His mother worked multiple jobs and scrounged to send him to Riverdale Country School, an elite prep school, but Wes felt out of place among wealthy, white students — and his black friends at home teased him for going to “that white school.” Wes skipped classes, let his grades slip, hung out with a friend who was dealing drugs, and collided with the police.
Despairing, Wes’s mother dispatched him to a military school. There he finally began to soar.
In the case of the other Wes, there were some moments when he almost escaped. His mother was earning a college degree at Johns Hopkins — which probably would have provided the family a ladder to the middle class — when Reagan-era budget cuts terminated her financial aid and forced her to drop out.
Then the criminal Wes almost found his footing with the Job Corps. There he earned his G.E.D., testing near the top of his class, and began reading at a college level. He learned carpentry skills — but afterward never found a good job and tumbled back into his old life.
The second basic truth underscored by this story is that kids can escape the whirlpool — but they need help.
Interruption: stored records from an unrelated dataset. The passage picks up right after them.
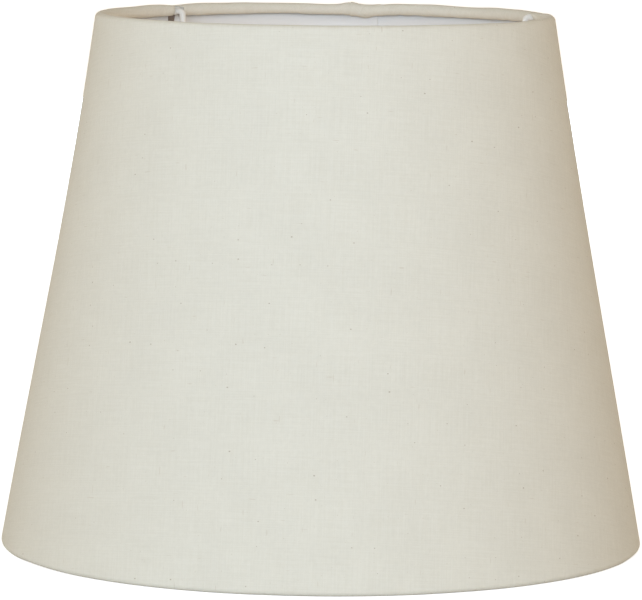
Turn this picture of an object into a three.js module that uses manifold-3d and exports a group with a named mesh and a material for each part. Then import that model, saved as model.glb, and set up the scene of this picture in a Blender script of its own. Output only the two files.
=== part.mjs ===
// A tapered hard-backed lamp shade: a cone of natural cotton on a plastic lining, stretched between two
// wire rings. The cloth is rolled over both rings. Three bent wire arms hold a fitter ring below the
// top opening, and a loose plastic reducer lies in that ring.
//
// Millimetres, +Z up. The origin is the centre of the bottom rim, which the shade stands on.
// +Y is about half way between two of the arms, close to the seam; the third arm points to -Y.
import * as THREE from "three";
import { mergeVertices } from "three/addons/utils/BufferGeometryUtils.js";
import Module from "manifold-3d";

// ---- Driving dimensions ----
const BOTTOM_DIAMETER = 300; // over the bottom hem
const TOP_DIAMETER = 214; // over the cloth where it meets the top hem
const HEIGHT = 249;

const CLOTH = 0.6; // thickness of the cotton
const LINING = 0.5; // thickness of the plastic sheet
const GAP = 0.3; // glue line between two layers, and clearance round the wires
const WIRE = 3; // diameter of both rings and of the arms
const LAP = 13; // overlap of the cloth and of the lining at the seam
const SEAM_ANGLE = -4.5; // degrees clockwise from +Y to the middle of the seam
const TAPE_WIDTH = 9;
const TAPE = 0.2;

const FITTER_DROP = 35; // from the top of the shade to the middle of the fitter ring
const FITTER_BORE = 42; // passes a large screw holder
const FITTER_DIAMETER = 58;
const FITTER_THICKNESS = 1.6;
const ARM_STAND = 6; // from the middle of the ring's wire in to the arm's shoulder
const ARM_SHOULDER = 3; // radius of the upper bend, on the wire's centre line
const ARM_LEAN = 4; // degrees the arm leans in as it comes down
const ARM_ELBOW = 10; // radius of the lower bend
// Where each arm stands in degrees clockwise from +Y, and how high the middle of its level end is above
// the middle of the top ring. The arms are set by hand, so they differ a little.
const ARMS = {
  arm_left: { angle: 301, rise: -0.9 },
  arm_right: { angle: 58.2, rise: 0.3 },
  arm_front: { angle: 180, rise: -0.3 },
};
const SLIT = 4.4; // width of the cut in the top hem where an arm passes

const REDUCER_BORE = 29; // passes a small screw holder
const REDUCER_SPIGOT = 41.2; // loose fit in the fitter ring
const REDUCER_FLANGE = 51;
const REDUCER_FLANGE_THICKNESS = 1.5;
const REDUCER_DEPTH = 3.2; // how far the spigot reaches below the flange

const SEGMENTS = 72; // facets round the shade
const WIRE_SIDES = 10;
const ARM_STEPS = 60; // lengths that an arm is divided in
const HEM_STEP = 30; // degrees between two corners of a hem's section

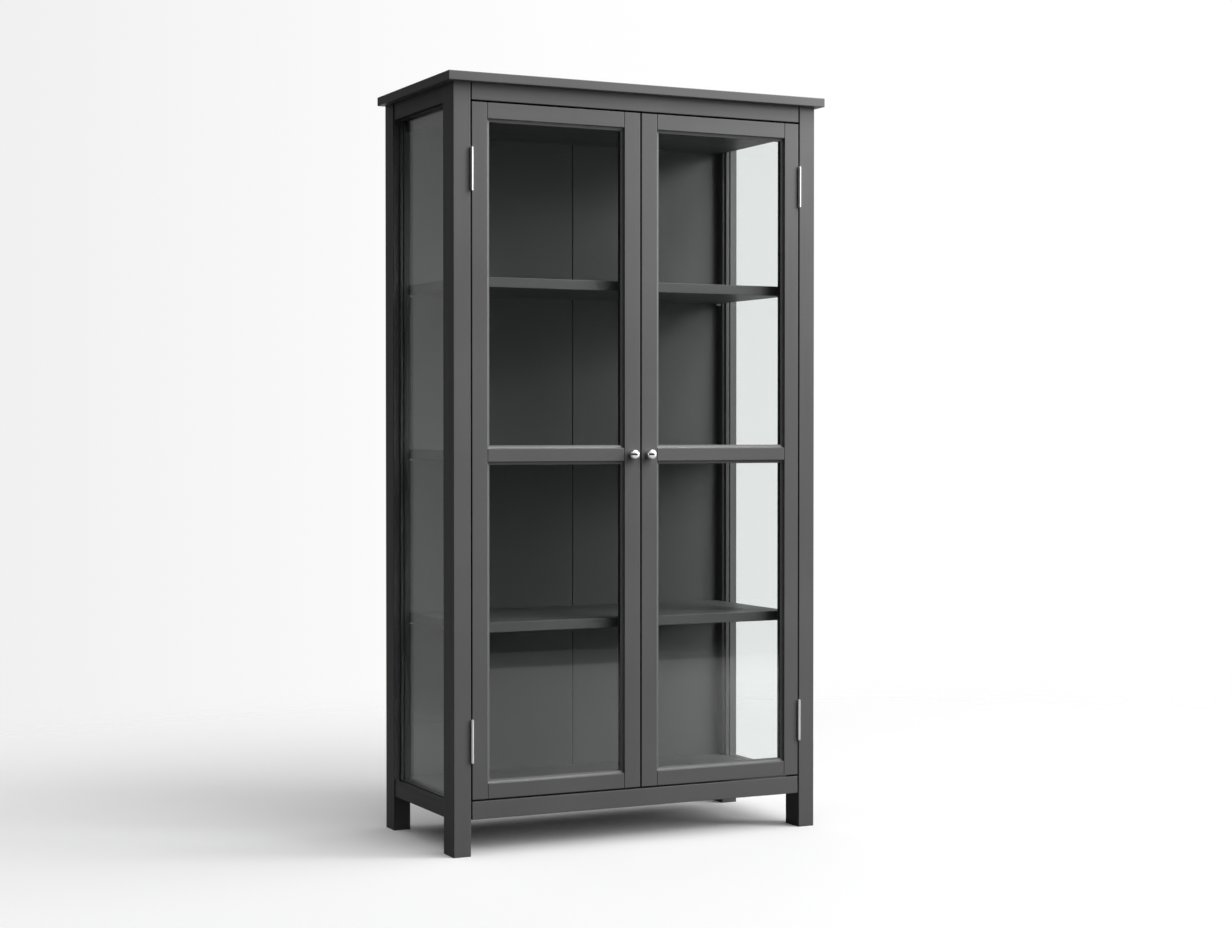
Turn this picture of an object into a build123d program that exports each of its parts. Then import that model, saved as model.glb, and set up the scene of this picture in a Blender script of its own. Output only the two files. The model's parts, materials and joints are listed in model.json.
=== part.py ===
"""Glazed display case on four legs: an open timber frame, glazed sides, and two glazed doors on butt hinges.

Millimetres, +Z up, the front towards -Y and +X to the right of someone facing the case.
While the case is laid out, y = 0 is the front plane of the posts; the last step moves the
origin to the middle of the footprint, on the floor.
"""

import os
from math import cos, radians, sin

from build123d import *

# ---- overall -------------------------------------------------------------------------------
case_width = 992.0                 # across the outer faces of the posts
case_depth = 462.0                 # front of the front posts to back of the rear posts
case_height = 1860.0               # floor to the top of the slab
slab_thickness = 22.0
slab_side_overhang = 19.0
slab_front_overhang = 20.0
slab_back_overhang = 6.0

# ---- posts and rails -----------------------------------------------------------------------
post_face = 44.0                   # width of each post seen from the front
front_post_depth = 66.0
rear_post_depth = 57.0
leg_clearance = 87.0               # floor to the underside of the bottom rails
bottom_rail_height = 43.0
front_top_rail_height = 40.5
front_rail_thickness = 22.0
front_rail_setback = 0.5
side_top_rail_height = 42.5
side_rail_setback = 2.5
side_rail_bevel_width = 14.5       # the outer half of a side rail slopes away from the glass
side_rail_bevel_drop = 6.0
rear_rail_thickness = 18.0
rear_top_rail_height = 60.0
shadow_groove_width = 3.5          # dark line at the ends of the front rails
shadow_groove_depth = 6.0
edge_radius = 1.5                  # easing on the long edges of posts and slab
fine_edge_radius = 1.0             # easing on doors, rails and shelves

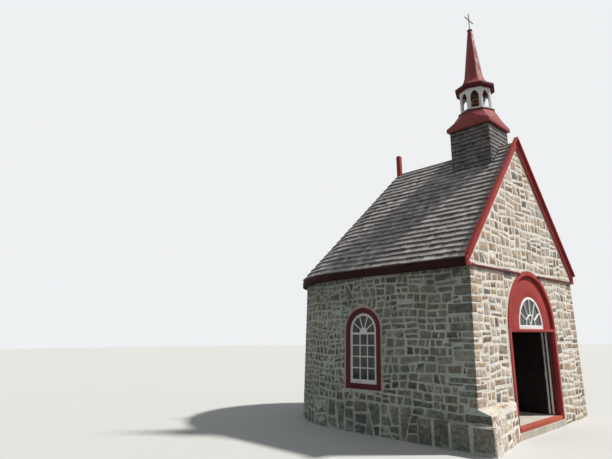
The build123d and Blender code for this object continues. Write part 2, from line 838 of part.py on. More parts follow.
# Bell bearers, hung from the spire eaves, with a bore for each gudgeon
bell_axis_z = lantern_top_z - bell_axis_drop
bearer_x = headstock_length / 2 + bearer_gap
bearer_bottom = bell_axis_z - bearer_below_axis
with BuildPart() as bell_bearers:
    for side in (-1, 1):
        with BuildSketch(side_face.offset(side * bearer_x)):
            with Locations((belfry_y, (bearer_bottom + lantern_top_z) / 2)):
                Rectangle(bearer_width, lantern_top_z - bearer_bottom)
            with Locations((belfry_y, bell_axis_z)):
                Circle(gudgeon_radius + gudgeon_play, mode=Mode.SUBTRACT)
        extrude(amount=side * bearer_thickness)
save(bell_bearers, "bell_bearers")

# Headstock with its gudgeons
with BuildPart() as bell_headstock:
    with BuildSketch(side_face.offset(-headstock_length / 2)):
        with Locations((belfry_y, bell_axis_z)):
            Rectangle(headstock_size, headstock_size)
    extrude(amount=headstock_length)
    with BuildSketch(side_face.offset(-bearer_x - bearer_thickness)):
        with Locations((belfry_y, bell_axis_z)):
            Circle(gudgeon_radius)
    extrude(amount=2 * (bearer_x + bearer_thickness))
save(bell_headstock, "bell_headstock")

# Bell, turned about the upright through its middle
bell_top_z = bell_axis_z - headstock_size / 2
bell_mouth_z = bell_top_z - bell_height
bell_shoulder_z = bell_top_z - bell_shoulder_drop
bell_waist_z = bell_top_z - bell_waist_drop
bell_upright = Axis((0, belfry_y, 0), (0, 0, 1))
with BuildPart() as bell:
    with BuildSketch(section_at(belfry_y)):
        with BuildLine():
            Polyline((0, bell_top_z), (bell_crown_radius, bell_top_z), (bell_shoulder_radius, bell_shoulder_z),
                     (bell_waist_radius, bell_waist_z), (bell_mouth_radius, bell_mouth_z),
                     (bell_mouth_radius - bell_wall, bell_mouth_z),
                     (bell_waist_radius - bell_wall, bell_waist_z),
                     (bell_crown_radius - bell_wall, bell_top_z - bell_wall), (0, bell_top_z - bell_wall),
                     close=True)
        make_face()
    revolve(axis=bell_upright)
save(bell, "bell")

# Clapper, hung inside the crown
clapper_top = bell_top_z - bell_wall
clapper_bottom = clapper_top - clapper_drop
with BuildPart() as bell_clapper:
    with BuildSketch(section_at(belfry_y)):
        with BuildLine():
            Polyline((0, clapper_top), (clapper_rod_radius, clapper_top),
                     (clapper_rod_radius, clapper_bottom + clapper_ball_radius),
                     (clapper_ball_radius, clapper_bottom),
                     (clapper_ball_radius, clapper_bottom - clapper_ball_radius),
                     (clapper_rod_radius, clapper_bottom - 2 * clapper_ball_radius),
                     (0, clapper_bottom - 2 * clapper_ball_radius), close=True)
        make_face()
    revolve(axis=bell_upright)
save(bell_clapper, "bell_clapper")
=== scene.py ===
"""Looks for the small rubble-stone chapel, built around its packed frame.

Single stones in lime mortar, a roof and belfry of wooden shingles, painted boards, doors, windows and a bell.
Metres, +Z up. The front looks along -Y, the round end is at +Y, and the left wall is at -X.
"""
import math
import random

import bmesh
import bpy
import numpy as np
from mathutils import Matrix, Vector, noise


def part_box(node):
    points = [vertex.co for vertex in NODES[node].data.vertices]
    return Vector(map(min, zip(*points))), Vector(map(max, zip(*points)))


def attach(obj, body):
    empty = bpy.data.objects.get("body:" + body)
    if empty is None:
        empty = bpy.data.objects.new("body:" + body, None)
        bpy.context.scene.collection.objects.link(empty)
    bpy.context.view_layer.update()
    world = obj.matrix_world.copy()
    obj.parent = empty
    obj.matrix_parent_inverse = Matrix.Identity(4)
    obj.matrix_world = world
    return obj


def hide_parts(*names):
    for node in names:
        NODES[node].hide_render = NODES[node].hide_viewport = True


bl_info = {
    "name": "Small Stone Chapel",
    "version": (1, 0, 0),
    "blender": (4, 5, 0),
    "location": "3D View > Sidebar > Chapel",
    "description": "Stones, shingles, paint, glass and a studio for the frame of a small stone chapel",
    "category": "Object",
}

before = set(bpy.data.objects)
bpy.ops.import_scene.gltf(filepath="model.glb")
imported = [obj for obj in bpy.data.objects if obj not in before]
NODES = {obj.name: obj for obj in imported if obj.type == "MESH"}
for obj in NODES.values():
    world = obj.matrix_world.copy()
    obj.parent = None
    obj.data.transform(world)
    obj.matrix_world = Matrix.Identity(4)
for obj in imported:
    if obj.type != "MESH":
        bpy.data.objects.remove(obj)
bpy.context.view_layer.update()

# Sizes of the frame that the pieces follow
HALF_WIDTH = 2.300
BATTER = 0.120
WALL_TOP = 3.0161
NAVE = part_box("roof_slope_left")[1].y
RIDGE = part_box("roof_slope_left")[1].z
EAVES_HALF = 2.420
EAVES_Z = 2.975
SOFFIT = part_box("eaves_boards")[0].z
ROOF_SLOPE = (RIDGE - EAVES_Z) / EAVES_HALF
RAKE_INNER = 5.520
RAKE_FACE = -0.045
DOOR_HALF = 1.085
DOOR_SPRING = 1.875
FANLIGHT_CENTRE = 1.909
WINDOW_LOW, WINDOW_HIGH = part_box("window_frames")
WINDOW_Y = (WINDOW_LOW.y + WINDOW_HIGH.y) / 2
WINDOW_HALF = 0.420
WINDOW_SILL = WINDOW_LOW.z
WINDOW_SPRING = 1.862
WINDOW_BAR_TOP = 1.817
WINDOW_BAR_BOTTOM = 1.781
FOOTING_TOP = 0.640
FOOTING_OUTER = (0.290, 0.200)
FOOTING_INNER = (0.050, 0.020)
LEDGE_TOP = 0.425
LEDGE_END = 1.050
LEDGE_WIDTH = 0.090
BELFRY_Y = 0.760
BELFRY_HALF = 0.430
STRAP_FACE = 0.983
LEAF_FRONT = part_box("door_leaf_right")[0].y
LEAF_STRIPES = ((LEAF_FRONT + 0.004, LEAF_FRONT + 0.040), (LEAF_FRONT + 0.076, LEAF_FRONT + 0.114))
STRING_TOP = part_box("string_course")[1].z
ROUND_RADIUS = 2.360
ROUND_LENGTH = math.pi * ROUND_RADIUS
STRIP_LENGTH = 2 * NAVE + ROUND_LENGTH
WALLS = ("front_pier_left", "front_pier_right", "front_gable", "side_wall_left", "side_wall_right",
         "apse_wall_left", "apse_wall_rear", "apse_wall_right")


def wall_half(z):
    """Half width of the body at a height."""
    return HALF_WIDTH + BATTER * (1 - z / WALL_TOP)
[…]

The author Wes Moore escaped partly because of family support and partly because he was helped by mentors at his military school. Not surprisingly, Mr. Moore believes passionately in mentoring, partly because so many boys in poor families have no father at home and lack male role models. He mentors boys and girls in Baltimore and New York and is directing some of the profits from his book to two organizations that provide mentoring.